Task instructions
Copy every line from the records below that holds the word "tree".

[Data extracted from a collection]
------------------------------------------------

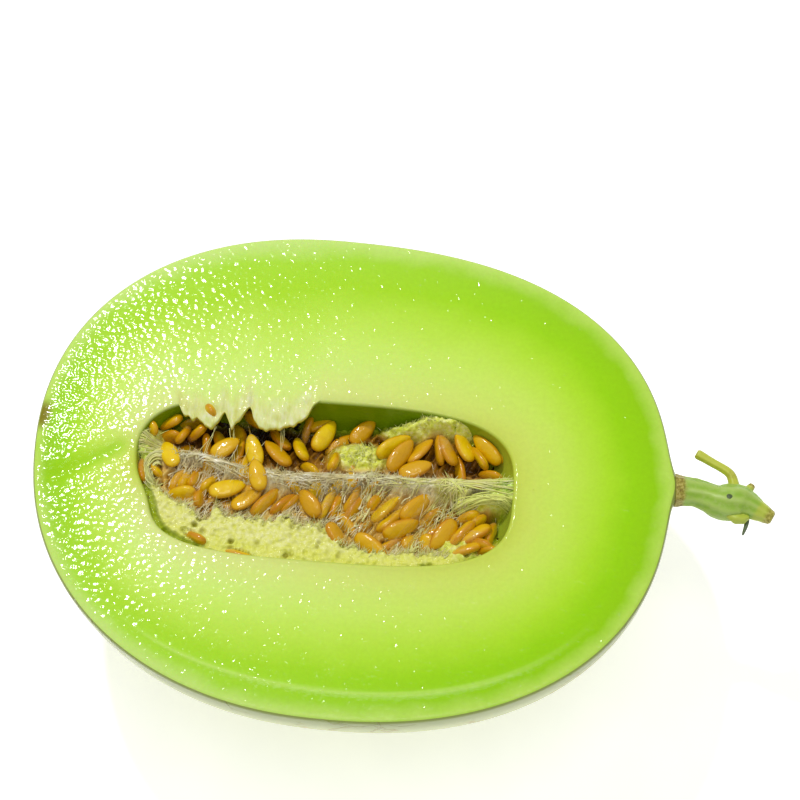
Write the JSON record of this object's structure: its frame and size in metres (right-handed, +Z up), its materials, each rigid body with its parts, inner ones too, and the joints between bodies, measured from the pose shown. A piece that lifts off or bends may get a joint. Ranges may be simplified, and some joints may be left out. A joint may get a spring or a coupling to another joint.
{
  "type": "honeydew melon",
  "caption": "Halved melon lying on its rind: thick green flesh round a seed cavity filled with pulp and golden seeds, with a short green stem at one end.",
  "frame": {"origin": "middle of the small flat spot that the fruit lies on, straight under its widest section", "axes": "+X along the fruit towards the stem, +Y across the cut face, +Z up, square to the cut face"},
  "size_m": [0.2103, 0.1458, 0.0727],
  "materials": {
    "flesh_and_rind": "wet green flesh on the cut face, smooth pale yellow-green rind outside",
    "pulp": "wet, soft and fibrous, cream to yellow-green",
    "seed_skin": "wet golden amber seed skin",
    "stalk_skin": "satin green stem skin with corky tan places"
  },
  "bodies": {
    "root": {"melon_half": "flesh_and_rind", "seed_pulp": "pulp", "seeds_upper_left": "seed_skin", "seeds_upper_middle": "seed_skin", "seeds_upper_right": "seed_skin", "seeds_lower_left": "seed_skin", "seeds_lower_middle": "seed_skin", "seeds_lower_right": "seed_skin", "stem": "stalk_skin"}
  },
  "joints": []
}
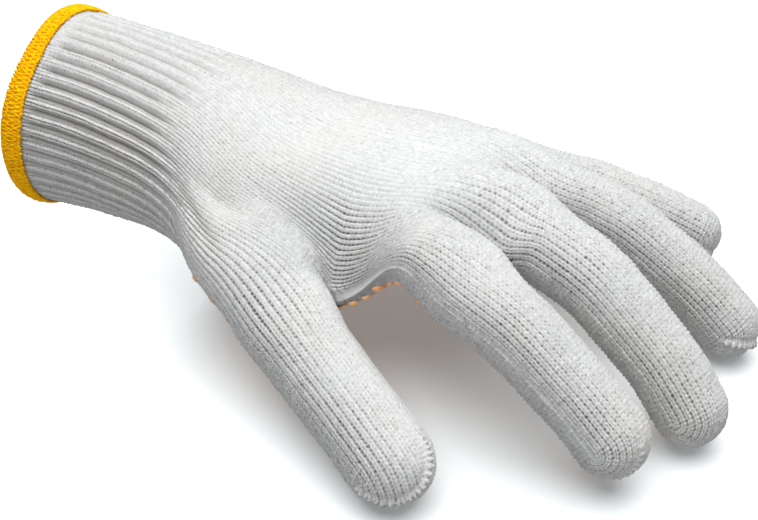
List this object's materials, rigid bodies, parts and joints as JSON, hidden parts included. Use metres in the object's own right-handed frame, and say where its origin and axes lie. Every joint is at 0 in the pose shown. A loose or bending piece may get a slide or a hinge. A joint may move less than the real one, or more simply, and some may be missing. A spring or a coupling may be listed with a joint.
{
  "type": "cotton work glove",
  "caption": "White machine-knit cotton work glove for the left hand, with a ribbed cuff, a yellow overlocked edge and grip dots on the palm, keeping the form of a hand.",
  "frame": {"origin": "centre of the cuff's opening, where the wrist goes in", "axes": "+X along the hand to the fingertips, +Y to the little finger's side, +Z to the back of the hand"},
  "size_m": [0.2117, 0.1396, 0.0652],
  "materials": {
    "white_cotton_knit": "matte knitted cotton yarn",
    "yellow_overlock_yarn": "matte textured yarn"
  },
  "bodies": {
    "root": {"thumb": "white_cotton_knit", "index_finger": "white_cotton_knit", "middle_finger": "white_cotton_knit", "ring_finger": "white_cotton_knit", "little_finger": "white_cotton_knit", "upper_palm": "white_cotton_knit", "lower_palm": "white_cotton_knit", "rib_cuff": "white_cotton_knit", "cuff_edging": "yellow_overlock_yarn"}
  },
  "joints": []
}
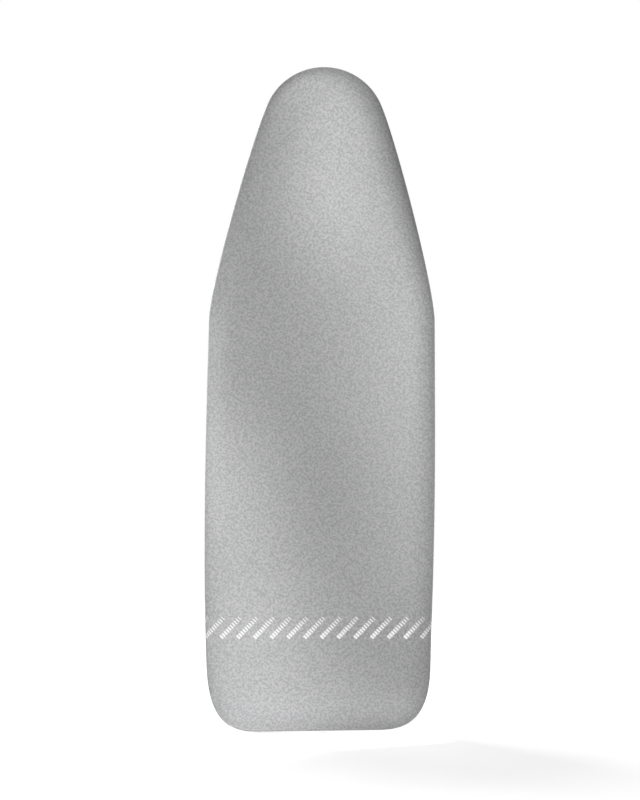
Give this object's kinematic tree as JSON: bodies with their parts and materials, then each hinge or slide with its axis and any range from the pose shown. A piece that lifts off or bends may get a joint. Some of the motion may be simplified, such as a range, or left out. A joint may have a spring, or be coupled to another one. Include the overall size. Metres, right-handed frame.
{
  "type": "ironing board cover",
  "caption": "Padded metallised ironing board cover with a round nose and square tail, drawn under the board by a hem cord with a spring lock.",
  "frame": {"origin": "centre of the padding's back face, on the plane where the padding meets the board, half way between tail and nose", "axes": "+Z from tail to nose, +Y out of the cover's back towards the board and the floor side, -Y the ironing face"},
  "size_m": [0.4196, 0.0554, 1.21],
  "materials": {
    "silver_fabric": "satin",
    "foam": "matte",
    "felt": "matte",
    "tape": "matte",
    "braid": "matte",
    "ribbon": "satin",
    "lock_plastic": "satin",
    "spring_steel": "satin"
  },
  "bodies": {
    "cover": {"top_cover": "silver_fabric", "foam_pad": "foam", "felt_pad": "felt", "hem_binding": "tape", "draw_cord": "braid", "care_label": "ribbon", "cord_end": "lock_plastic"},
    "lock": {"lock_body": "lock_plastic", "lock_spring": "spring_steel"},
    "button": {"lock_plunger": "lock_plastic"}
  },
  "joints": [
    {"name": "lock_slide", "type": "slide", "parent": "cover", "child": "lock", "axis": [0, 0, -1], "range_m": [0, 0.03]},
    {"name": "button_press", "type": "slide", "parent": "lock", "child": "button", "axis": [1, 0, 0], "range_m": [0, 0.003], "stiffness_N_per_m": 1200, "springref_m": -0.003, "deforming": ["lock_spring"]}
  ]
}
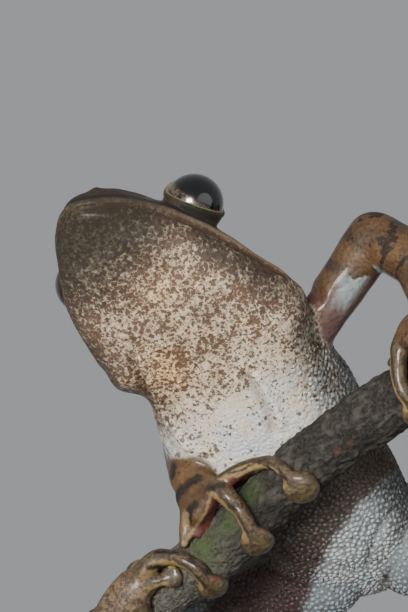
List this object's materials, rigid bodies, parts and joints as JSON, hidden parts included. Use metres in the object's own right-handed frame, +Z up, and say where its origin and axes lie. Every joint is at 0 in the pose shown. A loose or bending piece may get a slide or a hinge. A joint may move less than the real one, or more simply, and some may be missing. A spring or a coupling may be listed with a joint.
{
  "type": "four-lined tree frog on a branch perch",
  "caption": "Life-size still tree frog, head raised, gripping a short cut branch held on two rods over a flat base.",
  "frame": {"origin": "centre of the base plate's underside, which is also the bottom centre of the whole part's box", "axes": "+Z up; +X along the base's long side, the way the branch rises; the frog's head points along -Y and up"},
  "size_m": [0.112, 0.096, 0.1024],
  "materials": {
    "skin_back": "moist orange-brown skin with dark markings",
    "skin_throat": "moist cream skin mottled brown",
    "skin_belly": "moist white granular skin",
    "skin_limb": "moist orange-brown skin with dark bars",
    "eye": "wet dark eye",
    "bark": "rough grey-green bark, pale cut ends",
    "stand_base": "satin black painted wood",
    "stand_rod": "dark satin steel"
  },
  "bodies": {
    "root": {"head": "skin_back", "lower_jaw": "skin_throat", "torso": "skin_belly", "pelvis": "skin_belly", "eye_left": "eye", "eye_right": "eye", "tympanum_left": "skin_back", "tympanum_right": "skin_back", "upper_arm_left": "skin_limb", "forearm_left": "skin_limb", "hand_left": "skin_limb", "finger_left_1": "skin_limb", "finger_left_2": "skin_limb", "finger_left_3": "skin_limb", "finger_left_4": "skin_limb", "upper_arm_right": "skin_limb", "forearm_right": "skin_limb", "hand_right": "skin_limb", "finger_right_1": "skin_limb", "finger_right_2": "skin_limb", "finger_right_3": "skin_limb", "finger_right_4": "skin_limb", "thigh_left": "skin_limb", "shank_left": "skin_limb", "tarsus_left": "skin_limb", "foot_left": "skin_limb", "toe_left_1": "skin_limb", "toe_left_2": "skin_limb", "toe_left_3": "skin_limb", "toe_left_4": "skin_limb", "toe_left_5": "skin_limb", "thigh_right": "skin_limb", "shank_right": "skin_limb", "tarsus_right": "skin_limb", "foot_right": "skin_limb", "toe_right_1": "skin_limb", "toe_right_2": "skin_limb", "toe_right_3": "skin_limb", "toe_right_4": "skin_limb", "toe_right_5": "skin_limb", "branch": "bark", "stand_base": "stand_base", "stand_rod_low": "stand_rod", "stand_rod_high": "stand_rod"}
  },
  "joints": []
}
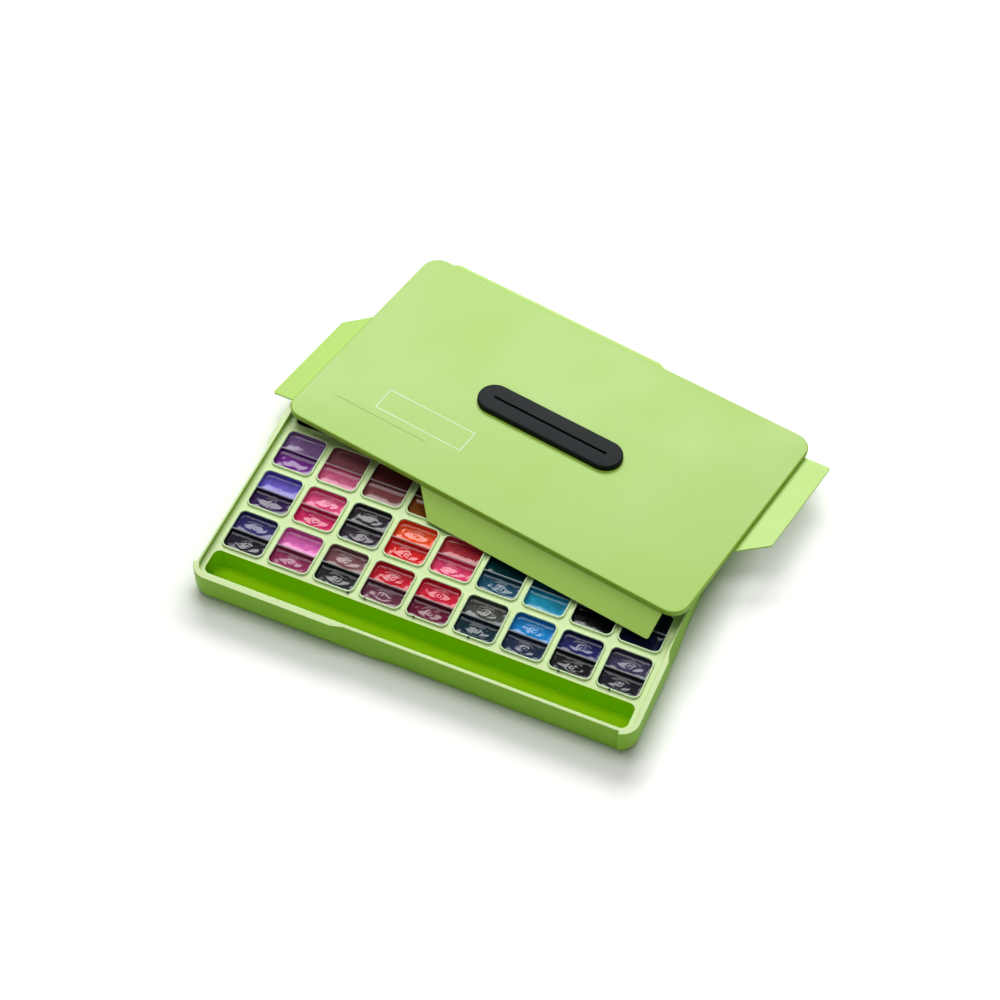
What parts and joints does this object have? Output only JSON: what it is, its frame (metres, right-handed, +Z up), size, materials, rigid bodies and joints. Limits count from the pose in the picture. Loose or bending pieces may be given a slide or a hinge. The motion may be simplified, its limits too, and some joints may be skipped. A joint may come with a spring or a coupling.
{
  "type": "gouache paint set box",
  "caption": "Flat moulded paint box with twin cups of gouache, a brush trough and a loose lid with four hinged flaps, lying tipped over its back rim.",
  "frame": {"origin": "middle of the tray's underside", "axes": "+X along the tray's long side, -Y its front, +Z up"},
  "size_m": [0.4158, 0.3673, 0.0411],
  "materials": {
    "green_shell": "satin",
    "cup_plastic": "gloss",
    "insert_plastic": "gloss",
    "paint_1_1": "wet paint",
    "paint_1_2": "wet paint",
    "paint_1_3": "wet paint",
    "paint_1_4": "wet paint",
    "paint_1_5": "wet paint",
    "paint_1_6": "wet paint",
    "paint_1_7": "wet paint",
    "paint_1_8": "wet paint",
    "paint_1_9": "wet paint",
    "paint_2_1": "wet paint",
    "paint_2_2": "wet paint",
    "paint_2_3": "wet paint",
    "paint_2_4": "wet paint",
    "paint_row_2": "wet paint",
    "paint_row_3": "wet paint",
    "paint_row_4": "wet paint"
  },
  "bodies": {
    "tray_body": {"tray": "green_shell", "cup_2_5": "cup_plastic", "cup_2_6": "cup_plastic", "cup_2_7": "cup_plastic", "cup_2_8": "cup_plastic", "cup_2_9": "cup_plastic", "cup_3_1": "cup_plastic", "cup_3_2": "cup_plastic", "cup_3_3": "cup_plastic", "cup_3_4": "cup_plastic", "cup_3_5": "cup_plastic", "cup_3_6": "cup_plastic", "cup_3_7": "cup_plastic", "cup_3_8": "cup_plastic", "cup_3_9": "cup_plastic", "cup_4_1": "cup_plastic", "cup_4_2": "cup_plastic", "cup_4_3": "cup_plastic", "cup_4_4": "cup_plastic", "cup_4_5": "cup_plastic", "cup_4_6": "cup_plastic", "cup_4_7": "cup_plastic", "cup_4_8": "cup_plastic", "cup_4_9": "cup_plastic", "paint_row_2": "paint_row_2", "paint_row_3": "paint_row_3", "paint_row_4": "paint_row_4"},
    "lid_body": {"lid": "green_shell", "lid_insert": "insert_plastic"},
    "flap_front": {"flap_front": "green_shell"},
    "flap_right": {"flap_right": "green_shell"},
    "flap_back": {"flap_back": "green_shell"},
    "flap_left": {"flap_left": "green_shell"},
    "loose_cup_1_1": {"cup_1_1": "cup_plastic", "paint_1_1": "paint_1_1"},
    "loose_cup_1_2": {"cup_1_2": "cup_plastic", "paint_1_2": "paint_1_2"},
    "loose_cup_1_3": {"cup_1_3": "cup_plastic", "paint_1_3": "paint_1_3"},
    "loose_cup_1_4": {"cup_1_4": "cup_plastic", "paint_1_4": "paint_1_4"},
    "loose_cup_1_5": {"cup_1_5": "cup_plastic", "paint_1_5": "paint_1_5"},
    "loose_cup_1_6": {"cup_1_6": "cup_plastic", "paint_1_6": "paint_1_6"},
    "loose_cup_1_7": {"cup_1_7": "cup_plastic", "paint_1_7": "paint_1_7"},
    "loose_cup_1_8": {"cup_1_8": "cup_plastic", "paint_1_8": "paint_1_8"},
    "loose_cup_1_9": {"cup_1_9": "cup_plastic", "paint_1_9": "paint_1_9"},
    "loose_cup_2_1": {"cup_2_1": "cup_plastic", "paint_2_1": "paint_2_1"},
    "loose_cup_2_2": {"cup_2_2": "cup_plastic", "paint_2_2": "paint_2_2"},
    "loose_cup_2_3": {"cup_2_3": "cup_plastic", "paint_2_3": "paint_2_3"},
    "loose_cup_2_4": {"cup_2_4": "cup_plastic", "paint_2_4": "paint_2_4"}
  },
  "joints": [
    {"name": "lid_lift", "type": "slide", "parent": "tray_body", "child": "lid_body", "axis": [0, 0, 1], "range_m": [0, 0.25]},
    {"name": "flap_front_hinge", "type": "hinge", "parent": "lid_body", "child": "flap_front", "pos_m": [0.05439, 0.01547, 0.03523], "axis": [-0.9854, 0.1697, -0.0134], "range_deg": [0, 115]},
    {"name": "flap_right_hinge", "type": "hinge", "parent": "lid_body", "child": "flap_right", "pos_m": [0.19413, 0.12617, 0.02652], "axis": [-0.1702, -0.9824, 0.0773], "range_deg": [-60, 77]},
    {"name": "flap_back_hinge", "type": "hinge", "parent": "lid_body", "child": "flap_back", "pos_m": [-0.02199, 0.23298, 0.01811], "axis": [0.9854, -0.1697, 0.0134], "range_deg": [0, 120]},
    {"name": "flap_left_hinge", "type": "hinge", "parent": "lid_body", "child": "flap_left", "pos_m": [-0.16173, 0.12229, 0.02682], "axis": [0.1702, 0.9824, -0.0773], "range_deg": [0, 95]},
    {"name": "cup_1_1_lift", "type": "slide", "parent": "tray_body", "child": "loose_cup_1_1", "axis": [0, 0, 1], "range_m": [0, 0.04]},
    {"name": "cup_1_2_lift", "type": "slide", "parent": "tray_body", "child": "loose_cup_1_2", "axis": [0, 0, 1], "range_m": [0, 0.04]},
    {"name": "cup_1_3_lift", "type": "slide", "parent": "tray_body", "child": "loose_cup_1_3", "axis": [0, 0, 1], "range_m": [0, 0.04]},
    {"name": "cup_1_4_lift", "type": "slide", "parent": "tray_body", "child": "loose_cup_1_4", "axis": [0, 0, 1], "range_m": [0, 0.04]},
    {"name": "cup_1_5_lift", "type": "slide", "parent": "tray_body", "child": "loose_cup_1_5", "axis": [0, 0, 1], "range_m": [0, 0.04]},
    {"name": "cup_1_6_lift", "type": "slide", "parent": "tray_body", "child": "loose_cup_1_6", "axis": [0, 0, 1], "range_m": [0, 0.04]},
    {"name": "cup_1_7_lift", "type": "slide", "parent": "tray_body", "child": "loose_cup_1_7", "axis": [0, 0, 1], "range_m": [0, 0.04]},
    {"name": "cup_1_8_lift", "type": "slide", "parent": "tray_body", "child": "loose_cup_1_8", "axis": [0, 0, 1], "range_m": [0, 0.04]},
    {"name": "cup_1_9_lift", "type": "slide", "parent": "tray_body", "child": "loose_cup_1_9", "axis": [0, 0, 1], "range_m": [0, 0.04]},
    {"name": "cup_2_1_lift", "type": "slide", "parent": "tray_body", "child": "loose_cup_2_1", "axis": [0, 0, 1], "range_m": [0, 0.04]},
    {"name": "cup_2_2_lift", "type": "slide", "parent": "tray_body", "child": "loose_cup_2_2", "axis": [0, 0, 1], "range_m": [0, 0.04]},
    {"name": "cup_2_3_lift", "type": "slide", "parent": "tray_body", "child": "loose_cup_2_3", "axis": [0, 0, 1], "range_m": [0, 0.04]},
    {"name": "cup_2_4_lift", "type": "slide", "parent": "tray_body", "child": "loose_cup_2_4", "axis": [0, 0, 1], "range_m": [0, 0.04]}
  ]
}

------------------------------------------------

Task response
Give this object's kinematic tree as JSON: bodies with their parts and materials, then each hinge or slide with its axis and any range from the pose shown. A piece that lifts off or bends may get a joint. Some of the motion may be simplified, such as a range, or left out. A joint may have a spring, or be coupled to another one. Include the overall size. Metres, right-handed frame.
  "type": "four-lined tree frog on a branch perch",
  "caption": "Life-size still tree frog, head raised, gripping a short cut branch held on two rods over a flat base.",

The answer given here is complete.